I’m home, and from our kitchen window I can see tulips, Spanish bluebells, rhubarb, saxifrage and (almost) alliums brightening up the communal backgreen. It’s one of those rainy sunny windy everythingy days and the greenery simply shines. Even I, hopeless at finding and arranging flowers for Cathy’s Monday vases, can’t fail to create something today.
Directly outside our window is a hedge of fat, juicy honeysuckle, putting on its usual wonderfully exaggerated display. It’s the healthiest, happiest plant in the garden. On the tenement wall, hidden within the honeysuckle’s wild locks, is our boiler flue, and it’s my theory that the honeysuckle’s exuberance is fuelled directly by the carbon dioxide given off into its midst.
I added two little saxifrage flowers, three fronds of tatting fern, and a couple of stems of tiny feathery white flowers that I found in the border by the wall, which lend a delicate stroke to the whole. They might be a weed, or something sown by one of my neighbours, who knows?
The jug was from a charity shop. Standing guard is Bismarck, while an etching of Edinburgh by my cousin provides the backdrop. Do take the time to visit Rambling in the Garden to see Cathy’s fabulous arrangement and those of all the other garden bloggers who have joined in this week.
Sounds a lovely view and what a pretty collection for your vase, love the photography and natural light you have.
Thank you Julie. I do prefer to use natural light, and with a monopod and high ISO it’s possible to take sharpish pics even late on in the day.
What a beautiful vase showing off the honeysuckle…can’t wait for mine to bloom soon….I like the free style of the arrangement. Quite lovely!
Thank you Donna!
I am envious of your honeysuckle – mine isn’t even in bud yet. Lovely vase.
Yes, early for honeysuckle here too – and yours is indeed fat and juicy like you say so how lovely to see it featured in a vase. Thanks for sharing ps the Edinburgh etching look interesting…
Love honeysuckle! I’ve grown some from cuttings and await their first flowering, no sign yet.
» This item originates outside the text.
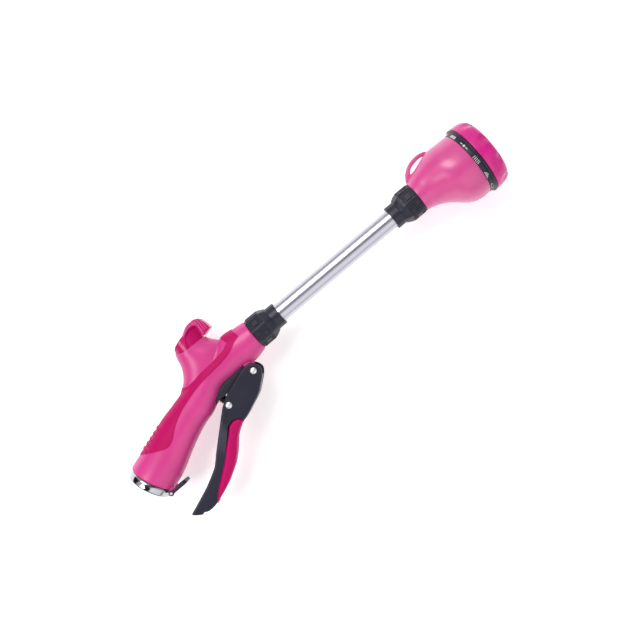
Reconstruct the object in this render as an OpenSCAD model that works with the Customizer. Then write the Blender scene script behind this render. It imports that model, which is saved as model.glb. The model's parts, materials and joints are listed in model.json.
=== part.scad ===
// Garden watering wand: hose inlet, squeeze valve, rotary flow knob, tube and a bell head with a pattern dial.
// Millimetres. Origin at the centre of the inlet mouth, +X along the tube, +Y to the thumb side.

/* [Inlet and handle] */
// Tilt of the inlet axis from the tube axis
inlet_tilt = 22; // [22:0.5:22]
// Outer radius of the metal inlet ring
ring_r = 18.5; // [18.2:0.1:18.6]
// Wall radius of the female hose thread
thread_r = 12.3; // [12.2:0.1:12.5]
// Depth of the hose thread
thread_depth = 16; // [15:0.5:17]
// Thickness of the soft palm pad
pad_t = 0.8; // [0.6:0.1:1.0]

/* [Wand tube] */
// Height of the tube axis over the inlet mouth
tube_y = 40; // [40:1:40]
// Outer radius of the tube
tube_r = 8; // [8:0.1:8]
// Wall of the tube
tube_wall = 1; // [0.8:0.1:1.2]
// Plane where the handle ends and the lower nut begins
neck_x = 146.4; // [146.4:0.1:146.4]
// Plane where the upper nut ends and the bell begins
bell_x = 320.5; // [320.5:0.1:320.5]
// Largest radius of the two nuts
nut_r = 13.7; // [13.4:0.1:13.9]

/* [Trigger] */
// Pivot of the trigger
pivot = [127.9, 17.6]; // [100:0.1:140]
// Push pin of the trigger at rest
push = [94.7, 9.0]; // [0:0.1:110]
// Half of the width over the trigger cheeks
lever_half = 10.6; // [10.4:0.1:11]
// Thickness of each trigger cheek
cheek_t = 2.0; // [1.6:0.1:2.1]
// Radius of the pivot pin
pin_r = 2.0; // [1.8:0.1:2.0]

/* [Flow knob] */
// Place of the knob axis along the tube
knob_x = 100.3; // [100.3:0.1:100.3]
// Radius of the knob
knob_r = 13.2; // [13:0.1:13.2]
// Height of the rim of the boss that the knob turns in
boss_rim_y = 64.7; // [64.7:0.1:64.7]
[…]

Good luck with those flowers then! I was thinking of taking cuttings of this one myself…
Lovely luminous images of your vase. I love honeysuckle but I’ve found it doesn’t last long in a vase, do let us know how long yours lasts.
Day one… still ok! But let’s see how it goes from here on…
I didn’t know honeysuckle doesn’t last in water. That’s sad as I plan to cut some of my own new (and first) honeysuckle to bring the lovely scent indoors. Well, even if it only lasts a day or so it will be worth it for the fragrance. How pretty yours looks with the little saxifrage. Now that’s something I’d never have thought of cutting.
Nice to see a corner of The Cousin’s grand Edinburgh picture. Having just a little bit makes one focus on the detail. Perhaps we could have another corner next Monday? I think the whole picture features somewhere in your blog.
Yes, I think it does… in the post about the cut hydrangeas, which are still gracing the other end of the same mantelpiece!
Your honeysuckle might be new but it is not your first. There once was a honeysuckle in the corner of the yard, which you ruthlessly got rid of when I was about eight.
Fancy you remembering that. It was here when we moved in and was a miserable sickly thing, falling prey to mildew or aphids in monotonous sequence. It quite put me off getting another but I was seduced by a picture in a nursery catalogue. It is lonicera heckrotii Goldflame.
I have three other loniceras : lonicera japonica aureoreticulata – also here when we moved in, in the front of the border if you please. I moved it to a pot, where it has been ever since. It has pretty netted leaves and one year it produced dainty cream flowers with a beautiful scent; l nitida Baggesson’s Gold, a little bush with small bright leaves and l tragophylla, which is supposed to like almost complete shade. Opposite the dining-room window it ought to be very happy but has not flowered yet.